Bem cedo ainda; a manhã ainda tenta desvencilhar-se dos dedos brancos e macios da neblina. Saio para caminhar pelas ruas silenciosas do meu bairro, as casas ainda fechadas, até chegar à Avenida Barão do Rio Branco - uma belíssima via petropolitana, ornada de árvores centenárias (algumas paineiras, quaresmeiras e ipês ainda coloridos pelo amarelo, roxo e rosa de suas flores), que liga o centro à Itaipava, Corrêas e outros bairros.
Passam poucos carros neste feriado. Vou caminhando, caminhando, e de repente, sinto que estou mais leve, os passos avançando mais macios, tendo seu impacto devolvido pelas solas dos tênis.
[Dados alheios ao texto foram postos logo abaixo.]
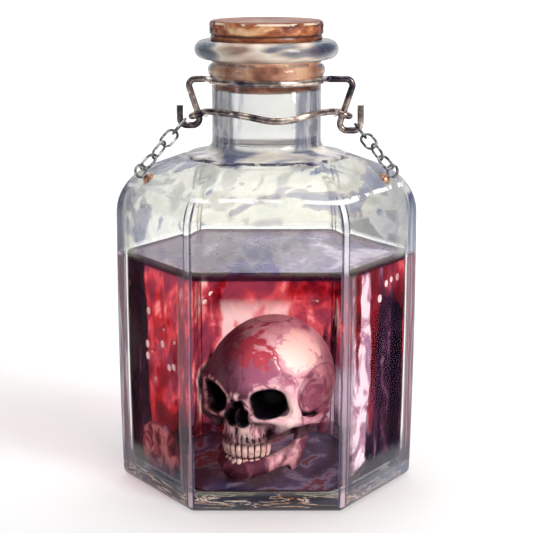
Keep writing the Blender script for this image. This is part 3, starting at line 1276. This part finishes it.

Passarinhos e raios de sol brincam entre os galhos das árvores. Alguns madrugadores passam por mim, e trocamos "Bons dias."
Aos poucos, vou deixando este mundo. É engraçado... parece que caminho entre dimensões. Num instante, estou completamente isolada, só, suspensa e inacessível a qualquer coisa desagradável: memórias tristes, maus pensamentos, problemas corriqueiros do dia a dia, cansaço. A caminhada flui como as águas de um rio manso.
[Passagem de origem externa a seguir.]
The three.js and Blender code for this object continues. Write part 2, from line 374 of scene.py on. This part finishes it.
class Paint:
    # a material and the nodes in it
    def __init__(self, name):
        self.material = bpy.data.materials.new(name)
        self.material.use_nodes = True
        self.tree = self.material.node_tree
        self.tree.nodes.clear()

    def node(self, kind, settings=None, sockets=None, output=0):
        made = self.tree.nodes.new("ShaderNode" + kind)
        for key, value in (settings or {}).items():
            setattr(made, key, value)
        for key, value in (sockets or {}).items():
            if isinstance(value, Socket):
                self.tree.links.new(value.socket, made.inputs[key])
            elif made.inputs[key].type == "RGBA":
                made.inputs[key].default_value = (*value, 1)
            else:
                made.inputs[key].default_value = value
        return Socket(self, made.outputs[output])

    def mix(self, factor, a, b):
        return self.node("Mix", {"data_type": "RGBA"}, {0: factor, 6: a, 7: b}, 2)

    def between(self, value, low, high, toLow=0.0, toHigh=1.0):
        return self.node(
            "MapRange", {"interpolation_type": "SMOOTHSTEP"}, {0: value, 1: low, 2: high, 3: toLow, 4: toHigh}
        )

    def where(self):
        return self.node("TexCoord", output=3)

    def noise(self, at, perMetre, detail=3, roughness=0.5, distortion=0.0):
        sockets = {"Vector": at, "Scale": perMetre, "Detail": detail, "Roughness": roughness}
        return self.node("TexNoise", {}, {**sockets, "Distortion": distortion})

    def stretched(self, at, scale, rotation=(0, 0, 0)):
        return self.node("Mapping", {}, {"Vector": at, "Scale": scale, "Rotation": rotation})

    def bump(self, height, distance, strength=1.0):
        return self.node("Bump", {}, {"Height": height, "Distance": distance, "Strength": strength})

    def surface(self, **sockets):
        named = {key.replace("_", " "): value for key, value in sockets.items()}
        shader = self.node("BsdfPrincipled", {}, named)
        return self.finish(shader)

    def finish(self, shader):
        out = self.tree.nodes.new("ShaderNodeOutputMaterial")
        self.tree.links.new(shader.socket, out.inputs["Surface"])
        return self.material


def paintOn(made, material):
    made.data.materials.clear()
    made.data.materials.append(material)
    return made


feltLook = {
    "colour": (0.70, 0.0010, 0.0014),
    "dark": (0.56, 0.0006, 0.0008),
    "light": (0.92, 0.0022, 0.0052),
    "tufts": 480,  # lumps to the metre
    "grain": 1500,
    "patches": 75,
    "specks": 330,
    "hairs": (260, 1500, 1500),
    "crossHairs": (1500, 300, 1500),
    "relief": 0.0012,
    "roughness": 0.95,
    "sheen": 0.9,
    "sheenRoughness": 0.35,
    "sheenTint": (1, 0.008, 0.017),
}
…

Do outro lado da pista - que é separada da pista onde caminho por um rio - passa um rapaz correndo. Ele não me vê. Está sem camisa, e traz um sorriso leve no rosto. Ao olhar para ele, penso: "Saúde, juventude, alegria!" Percebo que, como eu, ele está totalmente imerso naquela caminhada, naquele momento. Sua pele branca mistura-se aos últimos traços de neblina. Parece etéreo.
No forro dos meus pensamentos, de repente surge-me um antigo mantra, que eu costumava recitar em minha juventude: "Hare Krishna, Hare Krishna, Krishna Krishna, Hare Hare. Hare Rama, Rare Rama, Rama Rama, Hare Hare." E ele começa a elevar-se, dominando a minha mente, enquanto os outros pensamentos vão ficando pequeninos... reparo apenas nas árvores e nas gotas de chuva que ainda estão penduradas nas folhas como pequenos diamantes, e nos raios de sol que quaram a neblina já quase totalmente dissipada pelo frescor da manhã.
Quando dou por mim, estou no final da Avenida Barão do Rio Branco, e começo a fazer o caminho de volta, desta vez, caminhando mais rápido. Acho que são cerca de dez quilômetros, no total de minha caminhada, ida e volta. Encontro com outras pessoas - alguns vizinhos - que estão começando agora a mesma jornada. Mais "Bons dias" e acenos. Eu adoro isso!
Percebi que estou mais leve, tanto física quanto emocionalmente. Fisicamente, deixei para trás nessas caminhadas quase sete quilos em dois meses. Emocionalmente, tive ótimas ideias para preparação de minhas aulas, cuidados com minha casa, reflexões sobre vários assuntos e material para escrever meus textos.
Às vezes, quando tem feirinha, eu paro para comprar legumes e flores. Noutras vezes, passo na padaria ou no mercado para comprar alguma coisa que a casa precisa.
O sol agora está alto. Uma sexta-feira Santa ensolarada. Talvez Ele esteja querendo dizer que já é hora de deixar a tristeza para trás, celebrar mais a vida, esquecer o que foi pesado. Talvez Ele queira, finalmente, descer da cruz na qual o pregaram para dizer que está vivo, e que não há mais motivos para lamentar o que ocorreu há tantos e tantos anos. Mas os homens não esquecem, e não perdoam.
Quem sabe Judas Iscariotes e Jesus estejam hoje sentados juntos à mesma mesa, tendo longas conversas?